In 1829, in the face of growing hostility in Boston, David moved the Browne family to Utica, New York. He opened another music academy and store, but this sojourn in Utica was short-lived; by November 1829, the family had once again relocated, this time to New York City. "Mr. Browne's Musical Academy" opened soon after at 414 Broadway. A series of lawsuits involving the veracity of other teachers' claims to be instructed in the Logierian method resulted in David's temporary imprisonment, negatively impacting the childhood of young Augusta.

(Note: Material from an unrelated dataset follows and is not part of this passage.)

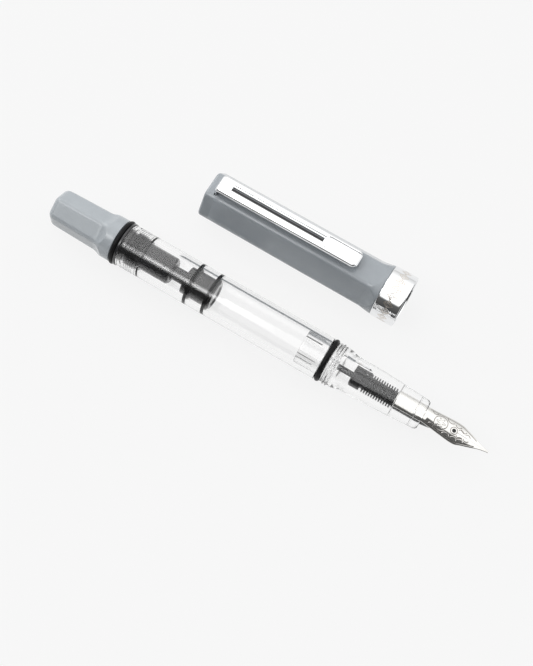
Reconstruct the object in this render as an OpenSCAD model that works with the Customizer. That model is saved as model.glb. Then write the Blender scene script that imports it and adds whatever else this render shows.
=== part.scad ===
// Piston-filling fountain pen with a clear barrel, lying beside its hexagonal screw cap.
// The pen lies along X with its nib towards +X. The cap lies parallel to it, towards +Y.
// The origin is on the table, under the centre of the pen and cap together.
// Stations along the pen are distances from the knob's rear end.
// Stations along the cap are distances from its closed end.

/* [Pen] */
// Length of the pen without its cap, from knob end to nib tip
pen_len = 131.4; // [129:0.1:140]
// Outer radius of the barrel
barrel_r = 6.0; // [5.9:0.05:6.1]
// Radius of the ink chamber's bore
bore_r = 4.65; // [4.6:0.01:4.7]
// Radial gap of every running fit
running_gap = 0.05; // [0.02:0.01:0.08]

/* [Knob] */
// Corner radius of the hexagon at the rear end
knob_end_corner_r = 5.15; // [5.0:0.05:5.2]
// Corner radius of the hexagon where the flare starts
knob_corner_r = 5.5; // [5.3:0.05:5.6]
// Station where the hexagon ends and the flare starts
knob_hex_end = 14.2; // [13.5:0.1:14.5]
// Station where the flare meets the round collar
knob_flare_end = 17.4; // [17:0.1:18]
// Station of the collar's front edge
knob_collar_end = 20.05; // [19.6:0.05:20.2]
// Radius of the round collar
knob_collar_r = 6.1; // [5.9:0.05:6.2]
// How far the hexagon's faces are turned about the pen's axis, in degrees
knob_turn_deg = 30; // [0:1:59]

/* [Piston] */
// Radius of the piston rod
rod_r = 1.9; // [1.8:0.05:2.0]
// Station of the piston's front face when the barrel is full
piston_front = 49.95; // [49.5:0.05:50]
// Length of the piston head
piston_len = 8.9; // [8.5:0.1:9.2]
// Radius of the piston head
piston_r = 3.95; // [3.8:0.05:4.1]

/* [Grip] */
// Station of the barrel's front edge
barrel_front = 83.05; // [82.8:0.05:83.2]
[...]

Despite the controversies surrounding the Browne patriarch, Augusta made the acquaintance of leading figures in New York, including Aaron Burr. However, the family soon made yet another move, this time to Toronto, Canada (then known as York), but returned again to Boston in 1833. By March 1834, when Augusta was only fourteen, she was advertised as an instructor in her father's music school. She also studied organ during this time, although the identity of her instructor is unclear.

=== Career ===
Judith Tick notes that Browne was known as one of "the most prolific woman composer in America before 1870." She composed over 200 works for piano and voice, along with numerous hymns and secular pieces. Browne often collaborated with lyricists, creating musical settings to accompany the text.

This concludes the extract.